As we so abide in Jesus and Jesus abides in us, we bear much fruit (John 15:5), including the fruit of lips that acknowledge His Name (Hebrews 13:15). We heard in the Gospel Reading how Peter confessed that Jesus had the words of eternal life and was the Holy One of God. Peter said back to Jesus what Jesus first had said to him. There were other places to go, but no one else offered what Jesus did. The Twelve had come to believe and continued believing in Jesus, they recognized the truth and held it. But, they did not only hold it, they did as they were told to do and also told others (Acts 5:20). So, even we today likewise believe and know, and we in turn tell still others. Together, daily repenting and believing, we continue to walk with Jesus, not to the death we deserve on account of our sins but, as we prayed in the Collect of the Day, we steadfastly follow His steps in the way that leads to life eternal, which eternal life He graciously gives us through His Word and Sacraments.
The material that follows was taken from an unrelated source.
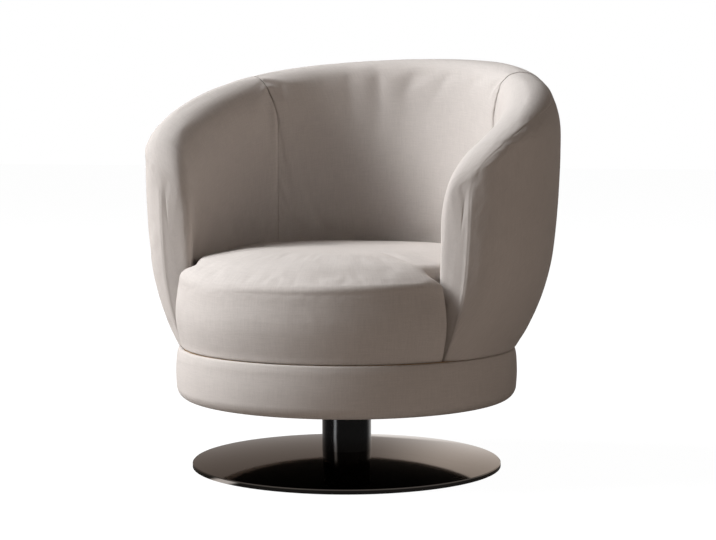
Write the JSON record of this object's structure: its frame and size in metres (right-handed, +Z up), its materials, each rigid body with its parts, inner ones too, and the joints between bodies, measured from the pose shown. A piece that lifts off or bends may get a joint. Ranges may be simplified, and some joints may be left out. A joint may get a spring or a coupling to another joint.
{
  "type": "swivel lounge chair",
  "caption": "Upholstered tub armchair with a rolled rim on a round padded plinth, which swivels on a column and a shallow domed disc base.",
  "frame": {"origin": "on the floor at the middle of the felt's underside, on the swivel axis", "axes": "+Z up along the swivel axis; the sitter faces -Y; the sitter's left arm is on +X"},
  "size_m": [0.784, 0.7306, 0.78],
  "materials": {
    "upholstery": "smooth matte greige upholstery cloth",
    "foam": "cream polyurethane foam",
    "plywood": "raw birch plywood",
    "webbing": "woven elastic webbing",
    "zinc_steel": "zinc plated",
    "bearing_steel": "ground and greased",
    "bearing_plastic": "natural acetal",
    "disc_metal": "polished black nickel",
    "column_black": "gloss black",
    "plate_black": "satin black",
    "felt": "dark pressed felt",
    "dust_cloth": "thin non-woven cloth"
  },
  "bodies": {
    "base": {"floor_felt": "felt", "base_disc": "disc_metal", "base_screws": "zinc_steel", "column_foot": "zinc_steel", "column_tube": "column_black", "bearing_housing": "zinc_steel", "lower_bush": "bearing_plastic", "upper_bush": "bearing_plastic", "lower_race": "bearing_steel"},
    "bearing_cage": {"ball_cage": "bearing_plastic", "bearing_balls": "bearing_steel"},
    "chair": {"arm_pad_left": "foam", "arm_pad_right": "foam", "back_pad": "foam", "dust_cover": "dust_cloth", "inside_arm_cover_left": "upholstery", "inside_arm_cover_right": "upholstery", "inside_back_cover": "upholstery", "outside_arm_cover_left": "upholstery", "outside_arm_cover_right": "upholstery", "outside_back_cover": "upholstery", "plate_bolts": "zinc_steel", "plate_washers": "zinc_steel", "plinth_cover": "upholstery", "plinth_lower_board": "plywood", "plinth_pad": "foam", "plinth_ring": "plywood", "plinth_upper_board": "plywood", "retainer_washer": "zinc_steel", "retaining_clip": "zinc_steel", "seat_cover": "upholstery", "seat_foam": "foam", "seat_ring": "plywood", "spindle": "zinc_steel", "swivel_plate": "plate_black", "tee_nuts": "zinc_steel", "tub_bottom_rail": "plywood", "tub_screws": "zinc_steel", "tub_top_rail": "plywood", "upper_race": "bearing_steel", "upright_back": "plywood", "upright_left_1": "plywood", "upright_left_2": "plywood", "upright_left_3": "plywood", "upright_right_1": "plywood", "upright_right_2": "plywood", "upright_right_3": "plywood", "webbing_crosswise": "webbing", "webbing_lengthwise": "webbing"}
  },
  "joints": [
    {"name": "seat_swivel", "type": "hinge", "parent": "base", "child": "chair", "pos_m": [0, 0, 0.2], "axis": [0, 0, 1], "continuous": true},
    {"name": "cage_turn", "type": "hinge", "parent": "base", "child": "bearing_cage", "pos_m": [0, 0, 0.2], "axis": [0, 0, 1], "continuous": true}
  ],
  "couplings": [
    {"joint": "cage_turn", "follows": "seat_swivel", "ratio": 0.5}
  ]
}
Today’s Old Testament Reading included Wisdom’s invitation to walk in the Lord’s ways (Proverbs 9:1-10), and today’s Epistle Reading further detailed that walk (Ephesians 5:6-21). Sadly, not all people so hear the invitations as to walk in the Lord’s way, but His teaching remains true, regardless. The Rev. Dr. Weinrich highlighted well for us in the Continuing Education class how St. John’s Gospel account teaches about Jesus’s and the Church’s way, truth, and life. Some of the things the professor said were “hard sayings” and some maybe should not be heeded, but his teaching about “Eating Jesus’s Flesh and Drinking His Blood” was the same as our Lord’s teaching and so was sure and certain and worthy of the Twelve’s reaction of faith unto life eternal.

Amen.

The peace of God, which passes all understanding, keep your hearts and minds in Christ Jesus. Amen.